Не совсем. Ирвинг пишет «Рипа ван Винкля» в 1819 году и прекрасно понимает, что у независимости есть свои издержки. Родной городок Рипа выглядит не лучшим образом: трактир не мешало бы подновить и подкрасить, люди одеваются беднее, чем до войны. Но в них бурлит новая энергия: они чувствуют себя хозяевами собственной жизни, и никто им больше не указ. Они смело говорят что думают и делают что хотят. Тирания и абсолютная власть низвергнуты. Иными словами, эта пестрая, слегка потрепанная компания потихоньку определяет для себя, что значит быть американцами, свободными людьми. Не все изменилось в лучшую сторону, зато появилось самое важное – свобода, чувство собственного достоинства.

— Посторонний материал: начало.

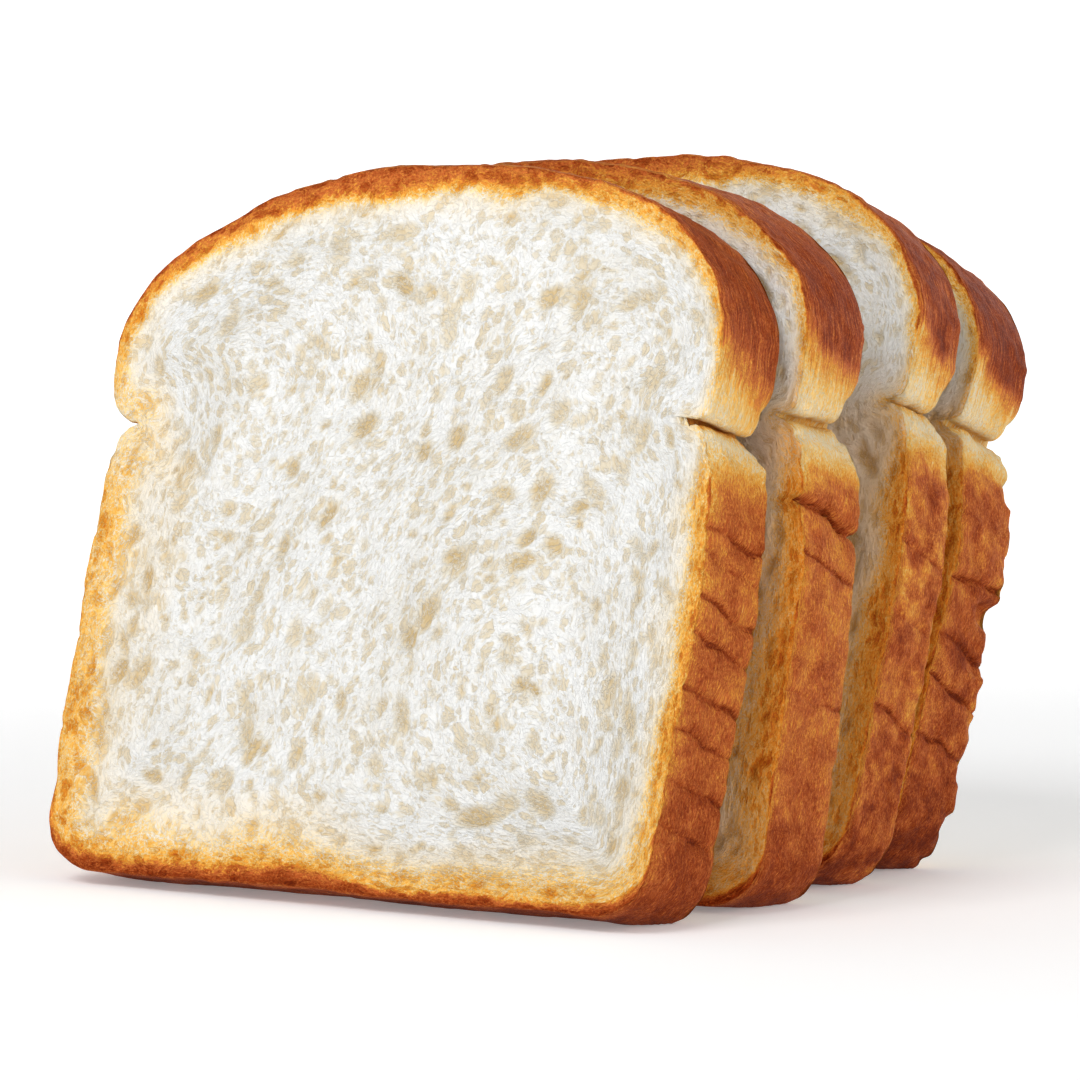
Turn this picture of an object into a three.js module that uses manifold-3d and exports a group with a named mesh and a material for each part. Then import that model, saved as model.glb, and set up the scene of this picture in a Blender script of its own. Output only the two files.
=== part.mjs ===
// Sliced end of a white tin loaf: four slices of bread that stand one behind the other on
// their bottom crusts, each leaning back a little. Millimetres, +Z up. +X runs across the
// slices, -Y is the side that the first cut face looks to, and the origin is on the
// surface, under the middle of the row.

import * as THREE from 'three';
import { mergeVertices } from 'three/addons/utils/BufferGeometryUtils.js';
import Module from 'manifold-3d';

const wasm = await Module();
wasm.setup();

// Driving dimensions, in millimetres.
const LOAF_HEIGHT = 120;
const CORNER_RADIUS = 11;
const SHOULDER_HEIGHT = 50;
const NOTCH_HEIGHT = 77;
const DOME_HEIGHT = 91;

// Half widths of each side of the loaf, from the foot that the tin held up to the dome
// that rose out of it. crown says how far out the top stays level: 1 is the dome's edge.
const RIGHT_SIDE = { foot: 62, shoulder: 65, notch: 58, dome: 63, crown: 0.96 };
const LEFT_SIDE = { foot: 64, shoulder: 64, notch: 57, dome: 65, crown: 0.91 };

// How far the outline runs straight on before each bend: up from the shoulder, up or
// down from the notch, and down or up from the dome's widest point.
const SHOULDER_RUN = 20;
const NOTCH_RUN = 1;
const DOME_RUN_DOWN = 7;
const DOME_RUN_UP = 1;

// Share of the shoulder's overhang that the lower lip of the notch keeps.
const NOTCH_LIP = 0.6;

// How far the soft bottom crust is pressed flat where a leaning slice rests on it.
const PRESSED_FLAT = 1.2;

// Segments in each curved stretch of the outline.
const CURVE_SEGMENTS = 14;

// One entry for each slice, front to back. lean and turn are in degrees, and x and y
// place the rear edge of the foot, on which the slice stands.
const SLICES = [
  { thickness: 16, rise: 1, lean: 13.5, turn: 0, x: 0, y: 0 },
  { thickness: 16.5, rise: 1.005, lean: 8, turn: -0.5, x: 3, y: 28.5 },
  { thickness: 14, rise: 1.045, lean: 14.5, turn: 0.5, x: -0.5, y: 53.5 },
  { thickness: 16.5, rise: 0.99, lean: 18, turn: -1, x: -3, y: 77 },
];

const crust = new THREE.MeshStandardMaterial({
  name: 'bread',
  color: 0xd9a76a,
  roughness: 0.9,
  metalness: 0,
});

// Outline of one half, from the middle of the foot round to the middle of the crown.
function halfOutline(side) {
  const notchLip = side.notch + (side.shoulder - side.notch) * NOTCH_LIP;
  const path = new THREE.Path();
  path.moveTo(0, 0);
  path.lineTo(side.foot - CORNER_RADIUS, 0);
  path.absarc(side.foot - CORNER_RADIUS, CORNER_RADIUS, CORNER_RADIUS, -Math.PI / 2, 0);
  path.lineTo(side.shoulder, SHOULDER_HEIGHT);
  path.bezierCurveTo(
    side.shoulder, SHOULDER_HEIGHT + SHOULDER_RUN,
    notchLip, NOTCH_HEIGHT - NOTCH_RUN,
    side.notch, NOTCH_HEIGHT,
  );
  path.bezierCurveTo(
    side.dome, NOTCH_HEIGHT + NOTCH_RUN,
    side.dome, DOME_HEIGHT - DOME_RUN_DOWN,
    side.dome, DOME_HEIGHT,
  );
  path.bezierCurveTo(
    side.dome, DOME_HEIGHT + DOME_RUN_UP,
    side.dome * side.crown, LOAF_HEIGHT,
    0, LOAF_HEIGHT,
  );
  return path.getPoints(CURVE_SEGMENTS);
}

// The whole cut face: the right half, then the left half mirrored and walked back down.
function faceShape(rise) {
  const right = halfOutline(RIGHT_SIDE);
  const left = halfOutline(LEFT_SIDE).map((point) => new THREE.Vector2(-point.x, point.y));
  const points = right.concat(left.reverse().slice(1, -1));
  for (const point of points) {
    point.y *= rise;
  }
  return new THREE.Shape(points);
}

// A closed three.js geometry as a manifold solid.
function toSolid(geometry) {
  const bare = geometry.clone();
  bare.deleteAttribute('normal');
  bare.deleteAttribute('uv');
  const merged = mergeVertices(bare);
  return new wasm.Manifold(new wasm.Mesh({
    numProp: 3,
    vertProperties: new Float32Array(merged.attributes.position.array),
    triVerts: new Uint32Array(merged.index.array),
  }));
}

// A manifold solid as a three.js geometry.
function toGeometry(solid) {
  const mesh = solid.getMesh();
  const geometry = new THREE.BufferGeometry();
  geometry.setAttribute('position', new THREE.BufferAttribute(mesh.vertProperties, 3));
  geometry.setIndex(new THREE.BufferAttribute(mesh.triVerts, 1));
  geometry.computeVertexNormals();
  return geometry;
}

// Everything below the surface that the loaf stands on, as a box to cut with.
function underTheSurface() {
  const reach = 4 * LOAF_HEIGHT;
  const box = new THREE.BoxGeometry(reach, reach, LOAF_HEIGHT);
  box.translate(0, 0, -LOAF_HEIGHT / 2);
  return toSolid(box);
}

// One slice: its face pushed through its thickness, stood on the rear edge of its foot,
// leaned back, and pressed flat where it meets the surface.
function sliceGeometry(slice) {
  const body = new THREE.ExtrudeGeometry(faceShape(slice.rise), {
    depth: slice.thickness,
    bevelEnabled: false,
  });
  body.rotateX(Math.PI / 2);
  body.rotateX(-THREE.MathUtils.degToRad(slice.lean));
  body.translate(0, 0, -PRESSED_FLAT);
  return toGeometry(toSolid(body).subtract(underTheSurface()));
}

const loaf = new THREE.Group();
SLICES.forEach((slice, index) => {
  const mesh = new THREE.Mesh(sliceGeometry(slice), crust.clone());
  mesh.name = `slice_${index + 1}`;
  mesh.rotation.z = THREE.MathUtils.degToRad(slice.turn);
  mesh.position.set(slice.x, slice.y, 0);
  loaf.add(mesh);
});

// The origin goes under the middle of the row, on the surface.
const middle = new THREE.Box3().setFromObject(loaf, true).getCenter(new THREE.Vector3());
loaf.position.set(-middle.x, -middle.y, 0);

export default loaf;
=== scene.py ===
"""A standing row of thick tin loaf slices: open white crumb inside a baked crust.

Sizes inside a slice are in millimetres: u runs across its cut face, v through its
thickness from the front face to the back, and w up its height from the foot.
"""

import itertools
import logging
import math
from dataclasses import dataclass, field
from enum import Enum
from typing import Any, Callable, ClassVar, Sequence

import bmesh
import bpy
import numpy as np
from mathutils import Matrix, Vector
from mathutils.kdtree import KDTree


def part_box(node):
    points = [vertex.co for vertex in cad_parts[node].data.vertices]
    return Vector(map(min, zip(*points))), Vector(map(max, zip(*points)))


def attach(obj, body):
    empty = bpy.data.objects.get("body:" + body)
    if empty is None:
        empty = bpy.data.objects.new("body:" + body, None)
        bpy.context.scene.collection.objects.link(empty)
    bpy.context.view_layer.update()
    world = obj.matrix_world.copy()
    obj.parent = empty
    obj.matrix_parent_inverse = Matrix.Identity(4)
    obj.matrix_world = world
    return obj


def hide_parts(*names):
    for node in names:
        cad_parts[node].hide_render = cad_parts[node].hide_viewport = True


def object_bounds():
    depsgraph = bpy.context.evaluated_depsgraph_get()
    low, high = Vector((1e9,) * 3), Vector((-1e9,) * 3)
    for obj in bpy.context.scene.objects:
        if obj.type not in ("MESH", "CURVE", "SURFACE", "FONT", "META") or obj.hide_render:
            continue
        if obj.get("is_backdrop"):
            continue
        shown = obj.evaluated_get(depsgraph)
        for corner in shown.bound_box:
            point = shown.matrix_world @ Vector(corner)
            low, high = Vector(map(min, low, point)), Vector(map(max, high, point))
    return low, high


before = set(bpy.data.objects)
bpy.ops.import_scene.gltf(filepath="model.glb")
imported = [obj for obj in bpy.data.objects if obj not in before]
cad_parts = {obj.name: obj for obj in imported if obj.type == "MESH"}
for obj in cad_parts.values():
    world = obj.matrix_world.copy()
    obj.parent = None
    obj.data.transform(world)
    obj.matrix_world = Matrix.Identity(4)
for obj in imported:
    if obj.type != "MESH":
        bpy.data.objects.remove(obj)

MM = 0.001
MAP_NAME = "OFBake"

RIM_POINTS = 2400
CELLS_ACROSS = 196
CELLS_THROUGH = 18
ON_PLANE = 1e-4

# Beyond these distances from a slice's middle a place belongs to the side crust.
SIDE_STARTS = 30.0
CHEEK_STARTS = 40.0

log = logging.getLogger("tin_loaf")

Array = np.ndarray


class Side(Enum):
    """A side of the loaf, with the sign of u there."""

    LEFT = -1
    RIGHT = 1


class Mixing(Enum):
    """A way to mix two colours."""

    PLAIN = "MIX"
    DARKEN = "MULTIPLY"


def smoothstep(low: float, high: float, value: Array) -> Array:
    """Eases from 0 where the value is low or less to 1 where it is high or more."""
    share = np.clip((value - low) / (high - low), 0.0, 1.0)
    return share * share * (3.0 - 2.0 * share)


def bell(off: Array, width: float | Array) -> Array:
    """Falls from 1 where off is 0 to almost 0 at twice the width either way."""
    return np.exp(-((off / width) ** 2))


class SoftNoise:
    """Smooth seeded noise in three dimensions, between about -1 and 1."""

    CELLS = 48

    def __init__(self, seed: int) -> None:
        """Draws the lattice from a seed."""
        self.lattice = np.random.default_rng(seed).uniform(-1.0, 1.0, (self.CELLS,) * 3)

    def at(self, u: Array, v: Array, w: Array, size: float) -> Array:
        """Reads the noise at points.

        Args:
            u: First coordinates.
            v: Second coordinates.
            w: Third coordinates.
            size: Width of one bump, in the coordinates' unit.

        Returns:
            One value for each point.
        """
        cells = []
        shares = []
        for part in np.broadcast_arrays(u, v, w):
            part = part / size
            base = np.floor(part)
            share = part - base
            cells.append(base.astype(int) % self.CELLS)
            shares.append(share * share * (3.0 - 2.0 * share))
        total = 0.0
        for corner in itertools.product((0, 1), repeat=3):
            weight = 1.0
            spot = []
            for bit, cell, share in zip(corner, cells, shares):
                weight = weight * (share if bit else 1.0 - share)
                spot.append((cell + bit) % self.CELLS)
            total = total + weight * self.lattice[tuple(spot)]
        return total


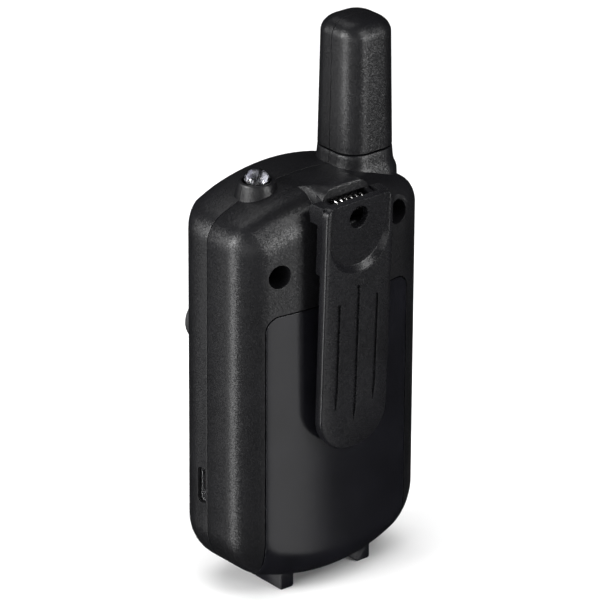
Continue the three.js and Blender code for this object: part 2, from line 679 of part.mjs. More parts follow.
function loudspeaker() {
  const front = -7.6;
  const profile = [[0, front + 1.5], [3, front + 1.5], [4, front + 0.9], [11.6, front + 0.3], [12.4, front],
    [SPEAKER_RADIUS, front], [SPEAKER_RADIUS, front + 0.9], [9, front + 2.1], [7, front + 2.1], [7, front + 3.3],
    [0, front + 3.3]];
  return turnedY(profile, 0, SPEAKER_Z, 24);
}

function shieldCan() {
  const can = plateY(roundedRect(-8, 8, 66, 78, 0.8), PCB_REAR + 0.15, 0.4, 0, 1);
  return cut(can, plateY(roundedRect(-7.6, 7.6, 66.4, 77.6, 0.5), PCB_REAR, 0, 0, 1));
}

function usbSocket() {
  const shell = barX(roundedRect(USB_FRONT + 0.2, USB_REAR - 0.2, 20.05, 27.45, [0.7, 0.2, 0.2, 0.7]), 19.8, 23.2, 1);
  const mouth = barX(roundedRect(USB_FRONT + 0.45, USB_REAR - 0.45, 20.3, 27.2, [0.55, 0.1, 0.1, 0.55]), 20.4, 24, 1);
  return join(cut(shell, mouth), block(20.2, 22.6, -2.1, -1.6, 21.8, 25.7));
}

// ---- Cells, contacts and screws -------------------------------------------------------

// Cell standing on z0; its positive nub points up or down.
function cell(x, z0, nubUp) {
  const outline = [[0, 0], [4.9, 0], [CELL_RADIUS, 0.3], [CELL_RADIUS, CELL_LENGTH - 1.3],
    [4.9, CELL_LENGTH - 1], [1.9, CELL_LENGTH - 1], [1.9, CELL_LENGTH], [0, CELL_LENGTH]];
  const placed = nubUp
    ? outline.map(([radius, z]) => [radius, z0 + z])
    : outline.map(([radius, z]) => [radius, z0 + CELL_LENGTH - z]);
  return turnedZ(placed, x, CELL_Y, 20);
}

const SPRING_FOOT = BAY_FLOOR + 0.9;
const CELL_LOW = BAY_FLOOR + 0.9;
const CELL_HIGH = CELL_LOW + 5.8;

const cellSpring = (x, wide, narrow) =>
  shifted(wire(coilPoints(3.1, 2.2, wide, narrow, 3.5), 0.28, 28), x, CELL_Y, 0);

const contactPlate = (x0, x1, z) => block(x0, x1, 2, 8.8, z, z + 0.3);

// Screw along Y: head behind, shank running forward.
function caseScrew(x, z, headBack, headRadius, headHeight, tip) {
  const seat = headBack - headHeight;
  const profile = [[0, tip], [0.9, tip + 0.6], [0.9, seat], [headRadius, seat], [headRadius, headBack - 0.35],
    [headRadius - 0.5, headBack], [0, headBack]];
  const screw = turnedY(profile, x, z, 16);
  const drive = [[1.2, 0.25], [0.25, 1.2]].map(([dx, dz]) =>
    block(x - dx, x + dx, headBack - 0.6, headBack + 1, z - dz, z + dz));
  return cut(screw, ...drive);
}

// ---- Assembly -------------------------------------------------------------------------

add('front_shell', frontShell(), shellPlastic);
add('rear_shell', rearShell(), shellPlastic);
add('battery_door', batteryDoor(), doorPlastic);

add('antenna_front_cover', antennaCover(inFront), shellPlastic);
add('antenna_rear_cover', antennaCover(behind), shellPlastic);
add('antenna_coil', antennaCoil(), copper);
add('antenna_core', antennaCore(), blackMoulding);
add('torch_led', torchLed(), clearPlastic);

add('belt_clip', beltClip(), clipPlastic);
add('clip_pin', rodX(PIN_RADIUS, PIN_Y, PIN_Z, -PIN_HALF, PIN_HALF, 20), steel);
add('clip_spring', clipSpring(), steel);

add('key_menu', roundKey(-KEY_SIDE_X), keyRubber);
add('key_light', roundKey(KEY_SIDE_X), keyRubber);
add('key_up', barKey(KEY_UP_Z), keyRubber);
add('key_down', barKey(KEY_DOWN_Z), keyRubber);
add('talk_button', talkButton(), keyRubber);
add('keypad_mat', keypadMat(), blackMoulding);
for (const [name, x, z] of keySpots()) add(`switch_${name}`, tactSwitch(x, z), blackMoulding);
const talkSwitch = join(block(-19.6, -15.8, -2.6, 1, 64.7, 69.7), rodX(0.9, -0.8, 67.2, -20.1, -19, 12));
add('switch_talk', talkSwitch, blackMoulding);

const windowOutline = roundedRect(-12.7, 12.7, 64.8, 79.2, 1.7);
add('display_window', plateY(windowOutline, -10, -9.1, 0.2), clearPlastic);
add('display_module', block(-11.9, 11.9, -8, -4.6, 63.6, 79.3), displayGlass);

add('main_board', mainBoard(), boardGreen);
add('shield_can', shieldCan(), steel);
add('controller_chip', block(-13, -6, -5.3, PCB_FRONT - 0.1, 40.5, 47.2), blackMoulding);
add('loudspeaker', loudspeaker(), steel);
add('microphone', rodY(3, 9.5, 44.5, -6.8, PCB_FRONT - 0.1, 20), steel);
add('usb_socket', usbSocket(), steel);

add('cell_1', cell(-CELL_PITCH, CELL_HIGH, true), cellLabel);
add('cell_2', cell(0, CELL_LOW, false), cellLabel);
add('cell_3', cell(CELL_PITCH, CELL_HIGH, true), cellLabel);
const SPRING_TOP = CELL_HIGH + CELL_LENGTH + 0.1;
add('cell_spring_1', cellSpring(-CELL_PITCH, SPRING_FOOT + 0.1, CELL_HIGH - 0.5), steel);
add('cell_spring_2', cellSpring(0, SPRING_TOP - 0.1, CELL_LOW + CELL_LENGTH + 0.5), steel);
add('cell_spring_3', cellSpring(CELL_PITCH, SPRING_FOOT + 0.1, CELL_HIGH - 0.5), steel);
add('contact_low_single', contactPlate(-15, -6.8, BAY_FLOOR + 0.2), steel);
add('contact_low_bridge', contactPlate(-4, 15, BAY_FLOOR + 0.2), steel);
add('contact_high_bridge', contactPlate(-15, 4, BAY_CEILING - 0.5), steel);
add('contact_high_single', contactPlate(6.8, 15, BAY_CEILING - 0.5), steel);

UPPER_SCREWS.forEach(([x, z], i) => add(`case_screw_${i + 1}`, caseScrew(x, z, 8, 2, 1.7, -6.8), steel));
LOWER_SCREWS.forEach(([x, z], i) => add(`case_screw_${i + 3}`, caseScrew(x, z, 1.25, 1.7, 0.95, -6.8), steel));

// Set the origin at the centre of the footprint, on the floor.
const extents = new THREE.Box3().setFromObject(radio);
const middle = extents.getCenter(new THREE.Vector3());
radio.position.set(-middle.x, -middle.y, -extents.min.z);

export default radio;
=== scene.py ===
"""Looks of a hand-held two-way radio: fine surfaces and procedural materials around the CAD frame.

Shapes are built in millimetres in the CAD part's design frame (x = 0 on the centre line, y = 0 at
the parting plane, z = 0 on the floor) and are placed in metres in the row frame when finished.
"""

import math

import bmesh
import bpy
from mathutils import Matrix, Vector


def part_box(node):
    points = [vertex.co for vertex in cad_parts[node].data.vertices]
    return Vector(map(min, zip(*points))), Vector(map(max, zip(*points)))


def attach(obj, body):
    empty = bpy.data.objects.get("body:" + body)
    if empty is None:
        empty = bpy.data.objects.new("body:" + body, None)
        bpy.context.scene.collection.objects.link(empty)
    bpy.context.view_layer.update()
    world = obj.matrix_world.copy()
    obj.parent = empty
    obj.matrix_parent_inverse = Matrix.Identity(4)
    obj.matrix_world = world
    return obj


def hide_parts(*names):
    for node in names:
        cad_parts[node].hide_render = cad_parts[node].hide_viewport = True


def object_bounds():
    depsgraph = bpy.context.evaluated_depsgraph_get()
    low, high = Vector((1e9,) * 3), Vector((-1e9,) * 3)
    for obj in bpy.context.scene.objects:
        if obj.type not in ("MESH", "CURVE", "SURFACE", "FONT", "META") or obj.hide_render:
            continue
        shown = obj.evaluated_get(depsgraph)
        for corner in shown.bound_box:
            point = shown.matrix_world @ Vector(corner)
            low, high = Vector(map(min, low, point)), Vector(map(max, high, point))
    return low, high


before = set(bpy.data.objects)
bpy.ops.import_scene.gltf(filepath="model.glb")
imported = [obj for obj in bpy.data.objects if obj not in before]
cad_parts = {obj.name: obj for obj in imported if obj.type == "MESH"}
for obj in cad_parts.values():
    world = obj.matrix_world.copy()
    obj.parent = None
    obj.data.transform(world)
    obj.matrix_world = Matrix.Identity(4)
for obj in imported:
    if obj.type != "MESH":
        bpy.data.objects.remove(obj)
cad_low, cad_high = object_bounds()

# ---- Dimensions in millimetres ----------------------------------------------------------

GAP = 0.3
HALF_WIDTH = 24
BODY_TOP = 87.2
BODY_BOTTOM = 1.7
TOP_CROWN = 50
BOTTOM_CROWN = 48
TOP_CORNER = 6.5
BOTTOM_CORNER = 11
FRONT_FACE = -10.2
REAR_FACE = 13.4
REAR_CROWN = 100
FRONT_FILLET = 6.6
TOP_LIFT = 0.85
REAR_FILLET = 7
LIFT_START = 60
LIFT_SPAN = 20
WALL = 1.8
DOOR_WALL = 1.6
PARTING_EDGE = 0.1  # rounding where two mouldings meet
SEAM = 0.06  # half the width of the parting line between the mouldings

ANTENNA_X = -14.1
ANTENNA_BASE = 89.6
ANTENNA_TOP = 117
ANTENNA_HALF = 6.65
ANTENNA_CORNER = 4.5
ANTENNA_CROWN = 3.6
COLLAR_FOOT = 82.2
TORCH_X = 11.3
TORCH_RADIUS = 2.7
TORCH_COLLAR_TOP = 87.9

DOOR_HALF = 18.2
DOOR_TOP = 63.4
DOOR_CORNER = 2.8
TONGUE_FRONT = 10.95
TONGUE_REAR = 11.7
TONGUE_HALF = 8.2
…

Почему я так уверен, что Ирвинг подразумевает все это? Да, он маскируется: притворяется наивным деревенским простачком, который рассказывает незатейливые истории, – но это именно маска. Вашингтон Ирвинг был всесторонне образованным человеком, изучал право и выступал в суде, служил по дипломатической части в Испании, писал не только беллетристику, но и трактаты по истории, много путешествовал. Мог ли он не понимать, что пытается высказать? Его вымышленный повествователь Дитрих Никербокер – простодушный малый, который «травит байки» о своих голландских предках, не вдаваясь ни в какие тонкости. Но сам Ирвинг прекрасно знал, что делает. В повести о Рипе ван Винкле и в «Легенде о Сонной лощине» (1819) он – ни много ни мало – пытался создать особый американский дух и характер, которого ранее не было в литературе. Подобно Эдгару По, он отмежевался от европейской литературной традиции; в пику ей решил писать сугубо «американские» тексты, где воспевалась бы свобода от бывшей метрополии.